The more you make this, the more you’ll be able to gauge just how much of everything to use. I never measure when making this dish, I can just visually “eyeball” everything, but I’ve also been making it for years lol.
*The following photos were snapped at different times, but the method is generally the same…
VIDEO snippet of how I make the white sauce
Oh man…all I can do is shake my head…
- 4 tbsp all-purpose flour
- 4 tbsp butter
- 4½ cups whole milk, or half & half
- 1 tbsp kosher salt
- 1 tsp granulated garlic
- ½ tsp onion powder
- ½ tsp black pepper
- ¼ tsp cayenne pepper
- ½ tsp dry mustard (optional)
- pinch of ground nutmeg
- ½ cup seasoned Italian or Japanese breadcrumbs (optional)
- 1 lb dried pasta of your choice (see note below)
- kosher salt (for the pasta water)
- 1 cup grated parmigiano-reggiano cheese
- ½ cup pecorino-romano cheese (optional)
- 1 cup shredded gruyere cheese
- 2 cups shredded cheddar cheese
- 2 cups shredded fontina cheese, plus a few pieces cut into cubes
- Preheat your oven to 400 degrees.
- Butter a 9×13 or 8×11 baking dish and set to the side. You can use cooking spray instead.
- Boil your pasta in water seasoned with plenty of salt (about a tablespoon) for about 4 to 5 minutes. You want it undercooked because it will continue cooking in the oven when you bake it. Reserve 1 cup of the pasta water and drain the macaroni and quickly rinse with cool water to stop the cooking process. Let it sit and drain while you make the cheese sauce. You may not need the reserved pasta water, but it’s good to have just in case your cheese mixture gets a little too thick and gloopy.
- In one heavy bottom pot or large sauce pan, melt the butter over medium heat. When it starts to foam and bubble, add the flour and immediately whisk so that it forms a paste. Allow this to cook for about 1 minute to get the “raw” flour taste out, whisking frequently.
- SLOWLY add 2 cups of the milk (or half & half) while whisking constantly to remove any large lumps. Continue to whisk until smooth and thick, about 20 seconds. Add the remaining 2½ cups of milk (or half & half) and continue to whisk until smooth. Increase the heat to medium-high to allow the mixture to simmer and thicken, about 5 minutes. Season the mixture while it thickens and taste as you go. If the sauce is yummy alone, just imagine how incredible it will be once you add the cheese.
- Once your mixture is thick enough to coat the back of a spoon, add in the parmigiano-reggiano, pecorino and gruyere cheese and remove from the heat. Taste it again, season if you need to.

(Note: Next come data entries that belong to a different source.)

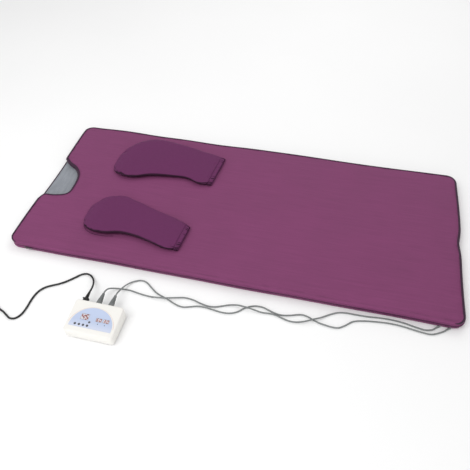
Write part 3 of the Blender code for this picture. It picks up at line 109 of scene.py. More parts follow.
def spline_points(points, parts):
    """Catmull-Rom points through the given ones."""
    points = [Vector(p) for p in points]
    found = []
    for span in range(len(points) - 1):
        b, c = points[span], points[span + 1]
        a = points[span - 1] if span else b * 2 - c
        d = points[span + 2] if span + 2 < len(points) else c * 2 - b
        for part in range(parts):
            t = part / parts
            found.append(0.5 * (2 * b + (c - a) * t + (2 * a - 5 * b + 4 * c - d) * t**2
                                + (3 * b - a - 3 * c + d) * t**3))
    return found + [points[-1]]


def resample(points, spacing, closed=False):
    """The same path with points this far apart."""
    path = np.array([tuple(p) for p in points], float)
    if closed:
        path = np.vstack([path, path[:1]])
    steps = np.linalg.norm(np.diff(path, axis=0), axis=1)
    along = np.concatenate([[0.0], np.cumsum(steps)])
    count = max(2, int(round(along[-1] / spacing)))
    wanted = np.linspace(0.0, along[-1], count + 1)
    found = np.stack([np.interp(wanted, along, path[:, k]) for k in range(path.shape[1])], axis=1)
    return found[:-1] if closed else found


def path_length(points):
    path = np.array([tuple(p) for p in points], float)
    return float(np.linalg.norm(np.diff(path, axis=0), axis=1).sum())


def arc(centre, radius, start, end, parts):
    turns = [start + (end - start) * k / parts for k in range(parts + 1)]
    return [(centre[0] + radius * math.cos(t), centre[1] + radius * math.sin(t)) for t in turns]


def rounded_rectangle(half_x, half_y, radius, parts=10):
    loop = []
    for quarter, (sx, sy) in enumerate(((1, 1), (-1, 1), (-1, -1), (1, -1))):
        loop += arc((sx * (half_x - radius), sy * (half_y - radius)), radius, quarter * math.pi / 2,
                    (quarter + 1) * math.pi / 2, parts)
    return loop


def ellipse(centre, radii, sides=40):
    return [(centre[0] + radii[0] * math.cos(2 * math.pi * k / sides),
             centre[1] + radii[1] * math.sin(2 * math.pi * k / sides)) for k in range(sides)]


def offset_loop(loop, inset):
    """A closed anticlockwise loop moved in by this much."""
    points = np.array([tuple(p)[:2] for p in loop], float)
    into = points - np.roll(points, 1, axis=0)
    out = np.roll(points, -1, axis=0) - points
    into /= np.linalg.norm(into, axis=1, keepdims=True)
    out /= np.linalg.norm(out, axis=1, keepdims=True)
    normal_in = np.stack([-into[:, 1], into[:, 0]], axis=1)
    normal = normal_in + np.stack([-out[:, 1], out[:, 0]], axis=1)
    normal /= np.linalg.norm(normal, axis=1, keepdims=True)
    return points + normal * (inset / np.maximum(0.5, (normal * normal_in).sum(axis=1)))[:, None]


def linked(name, data):
    """A new object in the scene."""
    piece = bpy.data.objects.new(name, data)
    bpy.context.scene.collection.objects.link(piece)
    return piece


def mesh_object(name, verts, faces, material, smooth=True):
    mesh = bpy.data.meshes.new(name)
    mesh.from_pydata([tuple(v) for v in verts], [], [tuple(f) for f in faces])
    made = bmesh.new()
    made.from_mesh(mesh)
    bmesh.ops.recalc_face_normals(made, faces=made.faces[:])
    made.to_mesh(mesh)
    made.free()
    if smooth:
        mesh.shade_smooth()
    mesh.materials.append(material)
    return linked(name, mesh)


def grid(rows, width, first=0, ring=True):
    """The faces between rows of points, each row closed into a ring or left open."""
    faces = []
    for row in range(rows - 1):
        for k in range(width if ring else width - 1):
            a, b = first + row * width + k, first + row * width + (k + 1) % width
            faces.append((a, b, b + width, a + width))
    return faces


def settle(piece, body, slot, *nodes):
    """The piece rides a body and stands for these nodes, which it hides. The slot is not used."""
    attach(piece, body)
    if nodes:
        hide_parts(*nodes)
    return piece


def crease(piece, angle=35.0):
    piece.data.set_sharp_from_angle(angle=math.radians(angle))
    return piece


def apply_modifiers(piece):
    graph = bpy.context.evaluated_depsgraph_get()
    graph.update()
    mesh = bpy.data.meshes.new_from_object(piece.evaluated_get(graph))
    piece.modifiers.clear()
    piece.data = mesh
    return piece


def thicken(piece, thickness):
    """Ask for a wall on the inner side of an open surface. It is there once the modifiers are applied."""
    wall = piece.modifiers.new("wall", "SOLIDIFY")
    wall.thickness = thickness
    wall.offset = -1.0
    return piece


def tube(name, path, radius, material, sides=12):
    """A round bar along a path, as one curve."""
    curve = bpy.data.curves.new(name, "CURVE")
    curve.dimensions = "3D"
    curve.bevel_depth = radius
    curve.bevel_resolution = max(0, sides // 4 * 2 - 2)
    curve.use_fill_caps = True
    spline = curve.splines.new("POLY")
    spline.points.add(len(path) - 1)
    for point, place in zip(spline.points, path):
        point.co = (*place, 1.0)
    spline.use_smooth = True
    curve.materials.append(material)
    return linked(name, curve)


def turned(name, profile, material, steps=40, sharp=35.0):
    """A solid of revolution about Z, from (radius, height) points, both ends on the axis."""
    verts, rings = [], []
    for radius, height in profile:
        if radius < 1e-7:
            rings.append([len(verts)])
            verts.append((0.0, 0.0, height))
            continue
        rings.append(list(range(len(verts), len(verts) + steps)))
        verts += [(x, y, height) for x, y in ellipse((0.0, 0.0), (radius, radius), steps)]
    faces = []
    for a, b in zip(rings, rings[1:]):
        for k in range(steps):
            n = (k + 1) % steps
            if len(a) == 1 and len(b) == 1:
                continue
            if len(a) == 1:
                faces.append((a[0], b[k], b[n]))
            elif len(b) == 1:
                faces.append((a[k], b[0], a[n]))
            else:
                faces.append((a[k], b[k], b[n], a[n]))
    return crease(mesh_object(name, verts, faces, material), sharp)


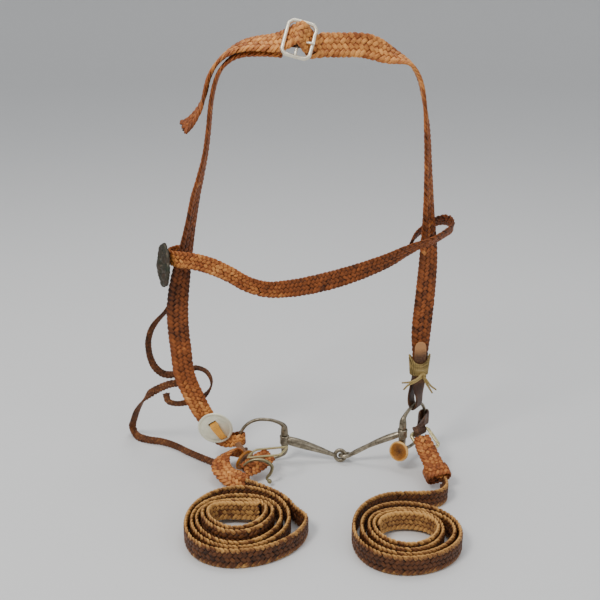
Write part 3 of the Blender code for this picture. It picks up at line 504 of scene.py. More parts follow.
def make_crown():
    """The two headstall straps, and the buckle, tongue and chape that join them at the top."""
    lean = tuple(CROWN.v)
    half = STRAP_W / 2
    rows = [
        (-145.5, 13, -67.5, -0.45, 0.8, 0.4),
        (-137.5, 13, -61.5, -0.3, 0.9, 0.25),
        (-128.2, 13, -48.5, -0.2, 0.97, 0.1),
        (-122.8, 13, -35, 0, 1, 0),
        (-118.5, 13, -20, 0, 1, 0),
        (-110.5, 12.5, -6.5, 0, 1, 0.05),
        (-98.5, 11.5, 4, 0, 0.97, 0.2),
        (-85, 10, 10.2, 0, 0.9, 0.4),
        (-70, 8, 12.6, 0, 0.82, 0.57),
        (-56, 5.5, 13.2, 0, 0.7, 0.7),
        (*CROWN.at(-13.3, -1.8, -5.8), 0.1, 0.5, 0.85),
        (*CROWN.at(-6.4, 2.4, 0.4), *lean),
        (*CROWN.at(0, 4.4, 6.8), *lean),
        (*CROWN.at(6.6, 2.0, 0.4), *lean),
        (*CROWN.at(13.3, -1.2, -6.0), 0.05, 0.12, 1),
        (-10, 0, half, 0, 0, 1),
        (-3, 0, half, 0, 0, 1),
        (12, 0, half, 0, 0, 1),
        (26, 0, half, 0, 0, 1),
        (38, 1.5, half - 2.2, 0, 0.12, 1),
        (50, 4.5, 4.6, 0.1, 0.5, 0.85),
        (62, 9, 0.5, 0.05, 0.85, 0.5),
        (75.5, 12, -5.6, 0, 1, 0.12),
        (85.2, 13, -19, 0, 1, 0),
        (90.8, 12.5, -38.5, 0.05, 1, 0),
        (95.4, 11, -69.5, 0.3, 0.95, 0),
        (98.4, 8, -113, 0.42, 0.9, 0),
        (100.4, 4, -157, 0.62, 0.78, 0),
        (101.6, 1, -196.5, 0.88, 0.47, 0),
        (100.2, 0, -237, 0.95, 0.3, 0),
        (98, -0.5, -277, 0.97, 0.2, 0, 0.96),
        (98, -0.8, -304, 1, 0.1, 0, 0.76),
        (97.6, -0.8, -327, 1, 0, 0, 0.62),
    ]
    # Painted light and shade along the strap: brighter over the crown, darker down the right cheek.
    shade = by_length((0, 60, 120, 290, 360, 500, 600), (0.0, 0.04, 0.26, 0.2, 0.0, -0.08, -0.18))
    strap_piece("right_strap", rows, STRAP_W, STRAP_T, RUSSET, "headstall", ["right_headstall_strap"],
                rim=0.28, shade=shade)
    rows = [
        (-46.5, 8.6, 6.6, 0, 0.8, 0.6),
        (-57, 9.4, 7.2, 0, 0.82, 0.57),
        (-71, 11, 7.2, 0, 0.84, 0.54),
        (-84, 12.5, 4.8, 0, 0.92, 0.38),
        (-95.5, 13.2, -1.2, 0, 0.98, 0.16),
        (-106, 13.6, -11.2, 0, 1, 0.03),
        (-112.5, 14.5, -24.5, 0, 1, 0),
        (-117.6, 17, -45, 0, 1, 0),
        (-121, 20, -69, 0.03, 1, 0),
        (-125.4, 21, -95, 0.08, 1, 0),
        (-131.5, 19.5, -119, 0.2, 0.98, 0),
        (-136.8, 18, -138, 0.3, 0.95, 0),
        (-142.1, 15.5, -163.5, 0.36, 0.93, 0),
        (-146.6, 12, -185, 0.5, 0.87, 0),
        (-152.4, 8, -211, 0.75, 0.66, 0),
        (-157, 4, -238, 0.93, 0.36, 0),
        (-158.8, 1, -266, 1, 0.1, 0),
        (-157, -1, -293.5, 1, 0.05, 0.05),
        (-153, -3, -330, 0.98, 0, 0.2),
        (-137.6, -5.5, -367, 0.86, 0, 0.5, 0.96),
        (-125.6, -6.4, -386, 0.8, 0, 0.6, 0.84),
    ]
    # Painted light and shade along the strap: darker down the middle of the cheek, brighter towards the
    # concho.
    shade = by_length((0, 80, 200, 300, 390, 455), (0.1, 0.0, -0.1, -0.24, -0.02, 0.2))
    strap_piece("left_strap", rows, STRAP_W, STRAP_T, RUSSET, "headstall", ["left_headstall_strap"],
                rim=0.28, shade=shade)

    outline = [CROWN.at(u, v) for u, v in rounded_frame(13.3, 16.4, 6.0, 4)]
    parts = [wire_part(outline, 1.85, closed=True, per=5, sides=16),
             wire_part([CROWN.at(0, v) for v in (-15.6, -8, 0, 8, 15.6)], 1.25)]
    piece("crown_buckle", parts, NICKEL, "headstall", ["crown_buckle_frame"])
    hook = arc(CROWN.at(0, TONGUE_V), CROWN.u, CROWN.n, 2.8, 150, 320, 8)
    prong = [CROWN.at(u, TONGUE_V, n) for u, n in ((4.6, -0.6), (8, 1.6), (11.5, 3.0), (15.5, 3.2))]
    points = np.vstack([hook, prong])
    piece("crown_tongue", [wire_part(points, [1.0] * 11 + [0.7])], NICKEL, "crown_tongue",
          ["crown_buckle_tongue"])
    rows = [tuple(CROWN.at(u, 0, n)) + lean for u, n in
            ((-10, -7.4), (-6, -5.2), (-2.6, -3.0), (0.5, -2.4), (2.25, -0.85),
             (2.25, 0.95), (0.8, 2.25), (-0.95, 2.15), (-2.1, 0.95))]
    piece("crown_chape_leather", [plain_strap(rows, 15.0, 1.2)], DARK, "headstall",
          ["crown_chape"])


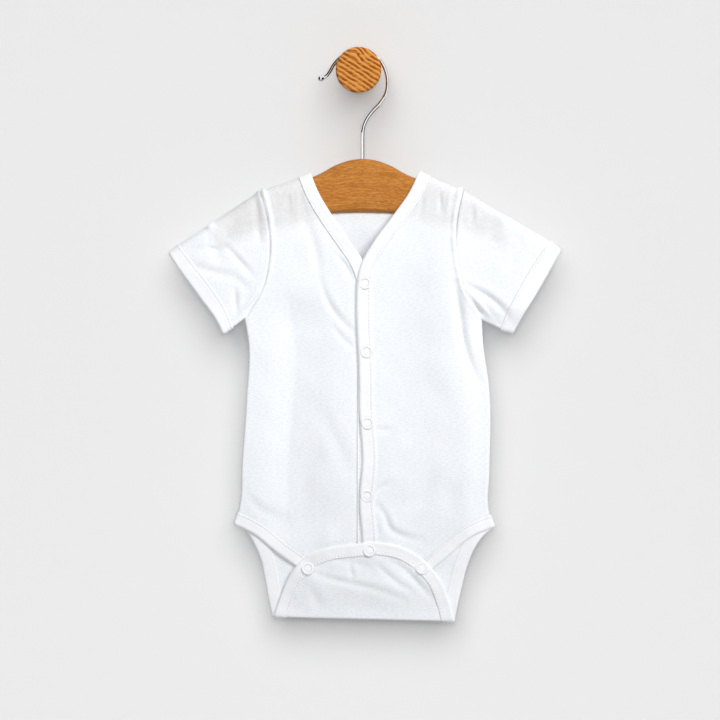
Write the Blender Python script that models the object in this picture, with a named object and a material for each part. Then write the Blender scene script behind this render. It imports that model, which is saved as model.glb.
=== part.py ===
"""Baby bodysuit with short sleeves, a V neck and a snapped front, on a wooden hanger that hangs from a round
wall peg.

+Z is up, the garment's front faces -Y, and +X is to the right as seen from the front. The origin is the
peg's axis on the wall. The wearer's right side is at -X. Sizes are worked out in millimetres, and meshes
are made in metres.
"""

import math

import bmesh
import bpy
import numpy as np
from mathutils import Matrix, Vector

MM = 0.001  # metres in a millimetre

# Cloth
MID_Y = -28.0  # middle of the hanger and of the garment
CLOTH = 1.1  # jersey wall
BAND = 2.0  # folded binding, through all its layers
GAP = 0.3  # between pieces at a seam
SEAM_HALF = 0.38  # from the garment's middle to the edge of a panel at a side or shoulder seam
UNDERARM_GAP = 1.0  # more gap round the corner where sleeve, side and armhole meet
UNDERARM_REACH = 12.0  # how far up the armhole that wider gap runs
BAND_WIDTH = 10.5  # bindings of the neck, cuffs and legs
PLACKET_WIDTH = 12.5  # binding down the upper front edge
PLACKET_EASE = (-150.0, -190.0)  # heights between which the neck binding widens into the placket
LAYER = 3.6  # from one snapped layer to the next, middle to middle
OVER_X = (60.0, 18.0)  # across the left front: where it starts to rise over the right one, and its full lift
OVER_Z = (-100.0, -155.0)  # and the same down its neck edge
FLAP_STEP_X = (-16.0, -4.0)  # where the flap starts to rise over the placket, and its full lift

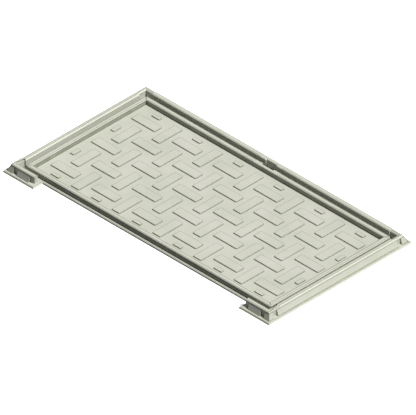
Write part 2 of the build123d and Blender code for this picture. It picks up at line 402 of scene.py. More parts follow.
# ---------------------------------------------------------------- shaping
class Workpiece:
    """One piece on the bench, worked in edit mode with Blender's own operators."""

    def __init__(self, obj: bpy.types.Object, name: str) -> None:
        """Takes an object to the bench and names it and its mesh."""
        self.obj = obj
        self.obj.name = name
        self.obj.data.name = name

    @classmethod
    def sheet(cls, name: str, span_x: Span, span_y: Span, height: float) -> "Workpiece":
        """Starts a piece as a flat rectangular sheet.

        Args:
            name: Name of the finished piece.
            span_x: Lowest and highest X.
            span_y: Lowest and highest Y.
            height: Z of the sheet.

        Returns:
            The sheet, in object mode.
        """
        bpy.ops.object.select_all(action="DESELECT")
        middle = ((span_x[0] + span_x[1]) / 2, (span_y[0] + span_y[1]) / 2, height)
        bpy.ops.mesh.primitive_plane_add(size=1.0, location=middle)
        bpy.ops.transform.resize(value=(span_x[1] - span_x[0], span_y[1] - span_y[0], 1.0))
        bpy.ops.object.transform_apply(location=True, rotation=True, scale=True)
        return cls(bpy.context.object, name)

    def twin(self, name: str) -> "Workpiece":
        """Copies the piece with its own mesh, in object mode."""
        self.choose()
        bpy.ops.object.duplicate()
        return Workpiece(bpy.context.object, name)

    def choose(self) -> None:
        """Selects this piece alone, in object mode."""
        bpy.ops.object.select_all(action="DESELECT")
        self.obj.select_set(True)
        bpy.context.view_layer.objects.active = self.obj

    def edit(self) -> None:
        """Selects this piece alone and opens it in edit mode."""
        self.choose()
        bpy.ops.object.mode_set(mode="EDIT")

    def close(self) -> None:
        """Goes back to object mode."""
        bpy.ops.object.mode_set(mode="OBJECT")

    def score(self, xs: Sequence[float] = (), ys: Sequence[float] = ()) -> None:
        """Divides the faces along straight lines of the plan.

        Args:
            xs: Lines across, by their X.
            ys: Lines along, by their Y.
        """
        for x in sorted(set(xs)):
            self.pick_all()
            bpy.ops.mesh.bisect(plane_co=(x, 0, 0), plane_no=(1, 0, 0))
        for y in sorted(set(ys)):
            self.pick_all()
            bpy.ops.mesh.bisect(plane_co=(0, y, 0), plane_no=(0, 1, 0))

    def trim(self, place: Sequence[float], outward: Sequence[float]) -> None:
        """Cuts off all that lies beyond a plane and closes the cut.

        Args:
            place: A point of the plane.
            outward: The direction that is cut away.
        """
        self.pick_all()
        bpy.ops.mesh.bisect(plane_co=place, plane_no=outward, use_fill=True, clear_outer=True)

    def pick_all(self) -> None:
        """Selects the whole mesh, in edit mode."""
        bpy.ops.mesh.select_all(action="SELECT")

    def pick(self, mode: str, kind: str, test: Callable[..., bool]) -> int:
        """Selects some of the mesh's faces, edges or vertices, and nothing else.

        Args:
            mode: Blender's select mode.
            kind: The mesh's own list for that mode.
            test: Says whether one of them is wanted.

        Returns:
            How many are selected.
        """
        bpy.ops.mesh.select_mode(type=mode)
        bpy.ops.mesh.select_all(action="DESELECT")
        shape = bmesh.from_edit_mesh(self.obj.data)
        shape.normal_update()
        found = [part for part in getattr(shape, kind) if test(part)]
        for part in found:
            part.select_set(True)
        bmesh.update_edit_mesh(self.obj.data)
        return len(found)

    def pick_faces(self, test: FaceTest) -> int:
        """Selects faces by their middle and normal, and counts them."""
        return self.pick("FACE", "faces", lambda face: test(face.calc_center_median(), face.normal))

    def pick_edges(self, test: EdgeTest) -> int:
        """Selects edges, and counts them."""
        return self.pick("EDGE", "edges", test)

    def pick_corners(self, test: PlaceTest) -> int:
        """Selects vertices by their place, and counts them."""
        return self.pick("VERT", "verts", lambda corner: test(corner.co))

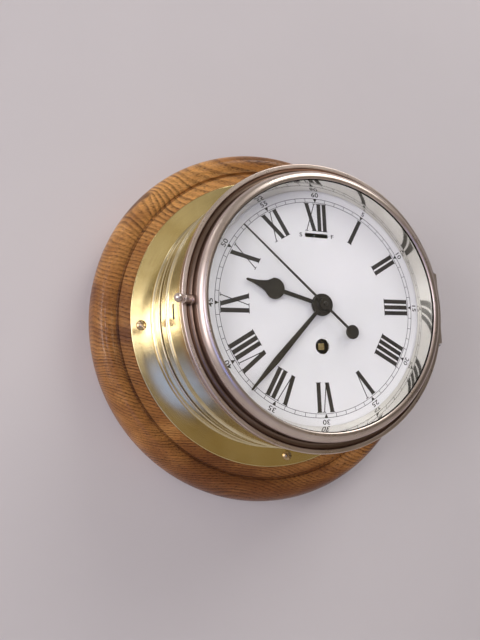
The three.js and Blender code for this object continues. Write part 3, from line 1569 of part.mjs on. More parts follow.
function buildMovement() {
  place(movementGroup, "front_plate", frontPlate(), plateBrass());
  place(movementGroup, "back_plate", backPlate(), plateBrass());
  pillarPlaces().forEach(([x, z], i) => {
    place(movementGroup, "pillar_" + (i + 1), pillar(), plateBrass(), x, z);
    place(movementGroup, "pillar_nut_" + (i + 1), pillarNut(), steel(), x, z);
  });
  postPlaces().forEach(([x, z], i) => {
    place(movementGroup, "movement_post_" + (i + 1), movementPost(), plateBrass(), x, z);
  });
  place(movementGroup, "barrel", barrel(), plateBrass(), ...barrelPlace);
  place(movementGroup, "barrel_cover", barrelCover(), plateBrass(), ...barrelPlace);
  place(movementGroup, "mainspring", mainspring(), steel(), ...barrelPlace);
  place(movementGroup, "winding_arbor", windingArbor(), plateBrass(), ...barrelPlace);
  place(movementGroup, "ratchet_wheel", ratchetWheel(), steel(), ...barrelPlace);
  place(movementGroup, "click", click(), steel(), ...clickPlace);
  place(movementGroup, "intermediate_wheel", intermediateWheel(), plateBrass(), ...intermediatePlace);
  place(movementGroup, "centre_wheel", centreWheel(), plateBrass());
  place(movementGroup, "third_wheel", thirdWheel(), plateBrass(), ...thirdPlace);
  place(movementGroup, "fourth_wheel", fourthWheel(), plateBrass());
  place(movementGroup, "cannon_pinion", cannonPinion(), steel());
  place(movementGroup, "minute_wheel", minuteWheel(), plateBrass(), ...minutePlace);
  place(movementGroup, "hour_wheel", hourWheel(), plateBrass());
}

function buildEscapement() {
  place(movementGroup, "escapement_platform", escapementPlatform(), plateBrass());
  place(movementGroup, "escape_wheel", escapeWheel(), steel(), ...escapePlace);
  const leverTurn = THREE.MathUtils.radToDeg(Math.PI / 2 - angleTo(leverPlace, balancePlace));
  place(movementGroup, "pallet_lever", palletLever(), steel(), ...leverPlace, leverTurn);
  place(movementGroup, "balance_wheel", balanceWheel(), plateBrass(), ...balancePlace);
  place(movementGroup, "hairspring", hairspring(), steel(), ...balancePlace);
  place(movementGroup, "balance_cock", balanceCock(), plateBrass(), ...balancePlace);
  place(movementGroup, "regulator_index", regulatorIndex(), steel(), ...balancePlace, indexRestAngle);
}

function buildHands() {
  place(handsGroup, "hour_hand", hourHand(), handBlack(), 0, 0, hourHandAngle);
  place(handsGroup, "minute_hand", minuteHand(), handBlack(), 0, 0, minuteHandAngle);
  place(handsGroup, "hand_nut", handNut(), handBlack());
  place(handsGroup, "seconds_hand", secondsHand(), handBlack(), 0, 0, secondsHandAngle);
}

buildCase();
buildBezel();
buildMovement();
buildEscapement();
buildHands();

export default clock;
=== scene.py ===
import bpy
import bmesh
import json
import math
from mathutils import Matrix, Vector

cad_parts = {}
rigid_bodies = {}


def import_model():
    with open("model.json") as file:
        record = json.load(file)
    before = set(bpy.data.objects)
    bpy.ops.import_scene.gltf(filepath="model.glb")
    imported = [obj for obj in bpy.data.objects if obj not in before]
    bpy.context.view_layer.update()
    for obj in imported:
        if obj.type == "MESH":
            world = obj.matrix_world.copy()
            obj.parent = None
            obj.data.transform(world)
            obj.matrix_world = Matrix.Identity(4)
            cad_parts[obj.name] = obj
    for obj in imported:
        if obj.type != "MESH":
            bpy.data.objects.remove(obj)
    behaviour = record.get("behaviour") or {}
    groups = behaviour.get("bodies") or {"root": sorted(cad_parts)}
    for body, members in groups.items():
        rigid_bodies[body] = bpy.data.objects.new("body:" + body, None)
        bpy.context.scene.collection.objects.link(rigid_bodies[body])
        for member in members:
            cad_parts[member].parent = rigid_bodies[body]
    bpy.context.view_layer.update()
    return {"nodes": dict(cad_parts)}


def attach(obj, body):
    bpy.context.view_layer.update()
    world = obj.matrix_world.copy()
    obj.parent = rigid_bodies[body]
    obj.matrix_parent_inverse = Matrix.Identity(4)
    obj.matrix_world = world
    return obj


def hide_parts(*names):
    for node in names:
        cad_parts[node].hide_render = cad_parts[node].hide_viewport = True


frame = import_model()
print("frame loaded")

# Drawing helpers. Sizes are in millimetres, and forward is towards the viewer, along -Y.

fullTurn = 2 * math.pi
perMetre = 1000
startSize = 0.001  # metres: the plane that is merged into a piece's first vertex
weldGap = 1e-6  # metres
fineWeldGap = 1e-7
overrun = 1.0  # how far a cutter stands past what it cuts
crispEdge = 0.2
brokenEdge = 0.25
easedEdge = 0.3
softEdge = 0.5
edgeSteps = 5  # facets in a rounded edge
turnSteps = 192
smoothAngle = 35
faceWeight = 90  # how far large faces rule the shading of the edges beside them
clockAxis = {"origin": (0, 0, 0), "axis": (0, -1, 0), "side": (1, 0, 0)}
replaced = set()  # the CAD nodes that a new piece stands for


def metres(*values):
    return Vector([value / perMetre for value in values])


def onClock(reach, degrees):  # x and z of a place at a clock angle
    return reach * math.sin(math.radians(degrees)), reach * math.cos(math.radians(degrees))


def clearSelection():
    if bpy.context.object and bpy.context.object.mode == "EDIT":
        bpy.ops.object.mode_set(mode="OBJECT")
    bpy.ops.object.select_all(action="DESELECT")


def selectOnly(piece):
    clearSelection()
    piece.select_set(True)
    bpy.context.view_layer.objects.active = piece


def rename(piece, name):
    piece.name = piece.data.name = name
    return piece


def applyPlace():
    bpy.ops.object.transform_apply(location=True, rotation=True, scale=True)


def beginPiece(name):  # one vertex at the origin, in edit mode
    clearSelection()
    bpy.ops.mesh.primitive_plane_add(size=startSize, location=(0, 0, 0))
    piece = rename(bpy.context.object, name)
    bpy.ops.object.mode_set(mode="EDIT")
    bpy.ops.mesh.select_mode(type="VERT")
    bpy.ops.mesh.select_all(action="SELECT")
    bpy.ops.mesh.merge(type="CENTER")
    return piece


def drawLine(points):  # moves the selected vertex to the first point, then extrudes it from point to point
    bpy.ops.transform.translate(value=points[0])
    for here, there in zip(points, points[1:]):
        bpy.ops.mesh.extrude_region_move(TRANSFORM_OT_translate={"value": there - here})


def pickCorners(corners):  # selects the vertices at the given places
    mesh = bmesh.from_edit_mesh(bpy.context.object.data)
    bpy.ops.mesh.select_all(action="DESELECT")
    for vertex in mesh.verts:
        if any((vertex.co - corner).length < weldGap for corner in corners):
            vertex.select_set(True)
    bmesh.update_edit_mesh(bpy.context.object.data)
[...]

- Toss the cheese sauce with the pasta, and taste to season if need be. Don’t panic if there’s more sauce than pasta, you’re going to spoon it into the baking dish, so you’ll be able to control the cheese sauce/pasta ratio. As you’re layering, it’ll start to thicken up even more. On the flipside, if your mixture is too thick, add a bit of the reserved pasta water to the sauce coated pasta to thin it out. You want it smooth and creamy, but not incredibly soupy and watery.
- Ladle a layer of the coated pasta into your prepared baking dish, then sprinkle a layer of the remaining cheeses and repeat until all of the pasta and cheese is used up — lasagna style. This is where you can “eyeball” your cheese portions. Use more or less, it’s totally up to you. Too much cheese can be a problem because it’ll make it too oily and clumpy, so don’t go too nuts with the cheese.
- Run a spoon thru the entire mixture just to lightly mix in the cheese throughout the entire dish. Smooth the mixture with the back of a spoon just until its relatively even on top, and sprinkle a thin layer of seasoned bread crumbs on top for an amazing and tasty crunch, if you’d like. The breadcrumb crust also acts as a barrier to keep the cheese from drying out by helping to keep it moist. But again, you don’t have to use it if you don’t want to.
- Bake on the center rack of your oven for about 20 to 35 minutes or until the center is bubbly and the entire dish is golden brown.
- Let it cool for about 10 minutes before you dive into it.
- Enjoy, and make this again and again until you nail it
**If you have ANY questions, please don’t hesitate to ask. I realize this is an extensive recipe, but once you make it, you’ll see how truly simple and easy it is. I want you guys to get it right, so ask away if anything is unclear
***As far as choosing the right pasta goes, try sticking with the more traditional tubular shapes such as elbow, ziti, penne, cavatappi, capanelle, or something similar. Avoid pasta shapes that won’t hold onto the sauce well, like spaghetti or linguini, or even small shells in some cases.